● **EXERCISE REQUIREMENTS**:
Please print the full listing exactly.
** START SUPPLIED MATERIAL **
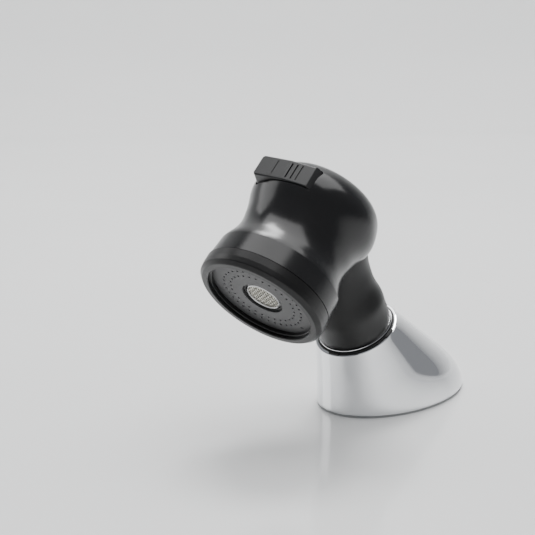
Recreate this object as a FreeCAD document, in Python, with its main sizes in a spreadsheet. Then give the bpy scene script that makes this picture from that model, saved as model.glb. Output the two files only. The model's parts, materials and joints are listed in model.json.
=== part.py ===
import FreeCAD, Part
import os

import Sketcher
from FreeCAD import Placement, Rotation, Vector

# Basin hand shower: a spray head with a stream/shower see-saw switch, parked in a
# slanted deck holder.  Millimetres, +Z up.  The origin is the centre of the deck hole
# at the underside of the gasket; the shower leans towards -Y; X is the width.
#
# Neck frame: origin at the centre of the holder's mouth, local Z along the mouth axis.
# Head frame: origin at the centre of the spray face, local Z into the head; the switch
#             is on the local -Y side, called "up" in the names below.

os.makedirs("parts", exist_ok=True)
doc = FreeCAD.newDocument("BasinHandShower")
dims = doc.addObject("Spreadsheet::Sheet", "Dims")

SIZES = {
    "neck_tilt": (28.64, "lean of the mouth axis from vertical, degrees"),
    "mouth_y": (-20.2, "mouth centre"),
    "mouth_z": (37.07, "mouth centre height over the deck"),
    "face_y": (-82.44, "spray face centre"),
    "face_z": (62.09, "spray face centre height over the deck"),
    "head_tilt": (-48.70, "turn of the head frame about X, degrees"),
    "foot_y": (7.0, "centre of the elliptical foot"),
    "foot_long": (41.3, "half length of the foot along Y"),
    "foot_wide": (27.9, "half width of the foot along X"),
    "gasket_t": (0.8, "deck gasket thickness"),
    "floor_top": (4.8, "top of the holder's floor"),
    "shell_wall": (2.5, "holder wall"),
    "mouth_r": (18.6, "outer radius of the mouth rim"),
    "mouth_bore": (17.3, "bore for the bush"),
    "bush_depth": (9.9, "depth of the bush below the mouth plane"),
    "shank_r": (16.5, "threaded shank"),
    "shank_bore": (12.75, "hose passage"),
    "shank_end": (-48.0, "lower end of the shank"),
    "deck_t": (18.0, "deck clamped by the lock nut"),
    "sleeve_bore": (13.05, "bore of the turning guide sleeve"),
    "spigot_r": (12.7, "lower spigot of the neck"),
    "neck_end": (-9.0, "lower end of the neck spigot"),
    "thread_r": (10.48, "half-inch pipe thread of the inlet"),
    "stem_r": (7.95, "turning stem of the inlet"),
    "ring_r": (27.5, "outer radius of the face ring"),
    "plate_r": (23.65, "spray plate"),
    "plate_t": (3.0, "spray plate thickness"),
    "nozzle_r": (0.48, "spray hole radius"),
    "outer_row_r": (17.4, "outer row of spray holes"),
    "outer_row_n": (36, "holes in the outer row"),
    "inner_row_r": (14.36, "inner row of spray holes"),
    "inner_row_n": (30, "holes in the inner row"),
    "centre_bore": (9.0, "bore for the aerator"),
    "mesh_r": (6.75, "aerator screen"),
    "switch_d": (44.0, "depth of the switch tongue and diverter behind the face"),
    "switch_off": (0.5, "middle of the switch behind its tongue"),
    "switch_x": (-0.8, "switch pivot to the side of the head axis"),
    "pivot_up": (20.0, "height of the switch pivot over the head axis"),
    "switch_rest": (10.5, "tilt of the switch at rest, degrees"),
    "switch_w": (10.0, "width of the switch along the head axis"),
    "pin_r": (1.2, "switch pin"),
    "valve_up": (6.0, "height of the diverter bore over the head axis"),
    "valve_bore": (5.0, "diverter bore"),
    "tongue": (12.0, "reach of the switch tongue from its pivot"),
}
for row, name in enumerate(SIZES, start=1):
    number, meaning = SIZES[name]
    dims.set("A%d" % row, name)
    dims.set("B%d" % row, str(number))
    dims.set("C%d" % row, meaning)
    dims.setAlias("B%d" % row, name)
doc.recompute()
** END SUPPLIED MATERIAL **
● **RESPONSE TO THE TASK**:
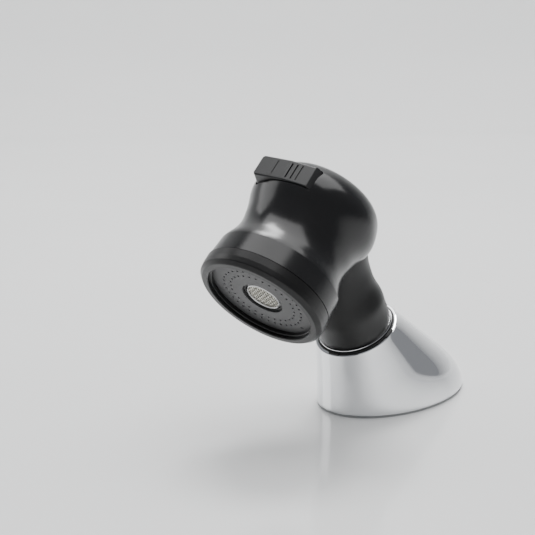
Recreate this object as a FreeCAD document, in Python, with its main sizes in a spreadsheet. Then give the bpy scene script that makes this picture from that model, saved as model.glb. Output the two files only. The model's parts, materials and joints are listed in model.json.
=== part.py ===
import FreeCAD, Part
import os

import Sketcher
from FreeCAD import Placement, Rotation, Vector

# Basin hand shower: a spray head with a stream/shower see-saw switch, parked in a
# slanted deck holder.  Millimetres, +Z up.  The origin is the centre of the deck hole
# at the underside of the gasket; the shower leans towards -Y; X is the width.
#
# Neck frame: origin at the centre of the holder's mouth, local Z along the mouth axis.
# Head frame: origin at the centre of the spray face, local Z into the head; the switch
#             is on the local -Y side, called "up" in the names below.

os.makedirs("parts", exist_ok=True)
doc = FreeCAD.newDocument("BasinHandShower")
dims = doc.addObject("Spreadsheet::Sheet", "Dims")

SIZES = {
    "neck_tilt": (28.64, "lean of the mouth axis from vertical, degrees"),
    "mouth_y": (-20.2, "mouth centre"),
    "mouth_z": (37.07, "mouth centre height over the deck"),
    "face_y": (-82.44, "spray face centre"),
    "face_z": (62.09, "spray face centre height over the deck"),
    "head_tilt": (-48.70, "turn of the head frame about X, degrees"),
    "foot_y": (7.0, "centre of the elliptical foot"),
    "foot_long": (41.3, "half length of the foot along Y"),
    "foot_wide": (27.9, "half width of the foot along X"),
    "gasket_t": (0.8, "deck gasket thickness"),
    "floor_top": (4.8, "top of the holder's floor"),
    "shell_wall": (2.5, "holder wall"),
    "mouth_r": (18.6, "outer radius of the mouth rim"),
    "mouth_bore": (17.3, "bore for the bush"),
    "bush_depth": (9.9, "depth of the bush below the mouth plane"),
    "shank_r": (16.5, "threaded shank"),
    "shank_bore": (12.75, "hose passage"),
    "shank_end": (-48.0, "lower end of the shank"),
    "deck_t": (18.0, "deck clamped by the lock nut"),
    "sleeve_bore": (13.05, "bore of the turning guide sleeve"),
    "spigot_r": (12.7, "lower spigot of the neck"),
    "neck_end": (-9.0, "lower end of the neck spigot"),
    "thread_r": (10.48, "half-inch pipe thread of the inlet"),
    "stem_r": (7.95, "turning stem of the inlet"),
    "ring_r": (27.5, "outer radius of the face ring"),
    "plate_r": (23.65, "spray plate"),
    "plate_t": (3.0, "spray plate thickness"),
    "nozzle_r": (0.48, "spray hole radius"),
    "outer_row_r": (17.4, "outer row of spray holes"),
    "outer_row_n": (36, "holes in the outer row"),
    "inner_row_r": (14.36, "inner row of spray holes"),
    "inner_row_n": (30, "holes in the inner row"),
    "centre_bore": (9.0, "bore for the aerator"),
    "mesh_r": (6.75, "aerator screen"),
    "switch_d": (44.0, "depth of the switch tongue and diverter behind the face"),
    "switch_off": (0.5, "middle of the switch behind its tongue"),
    "switch_x": (-0.8, "switch pivot to the side of the head axis"),
    "pivot_up": (20.0, "height of the switch pivot over the head axis"),
    "switch_rest": (10.5, "tilt of the switch at rest, degrees"),
    "switch_w": (10.0, "width of the switch along the head axis"),
    "pin_r": (1.2, "switch pin"),
    "valve_up": (6.0, "height of the diverter bore over the head axis"),
    "valve_bore": (5.0, "diverter bore"),
    "tongue": (12.0, "reach of the switch tongue from its pivot"),
}
for row, name in enumerate(SIZES, start=1):
    number, meaning = SIZES[name]
    dims.set("A%d" % row, name)
    dims.set("B%d" % row, str(number))
    dims.set("C%d" % row, meaning)
    dims.setAlias("B%d" % row, name)
doc.recompute()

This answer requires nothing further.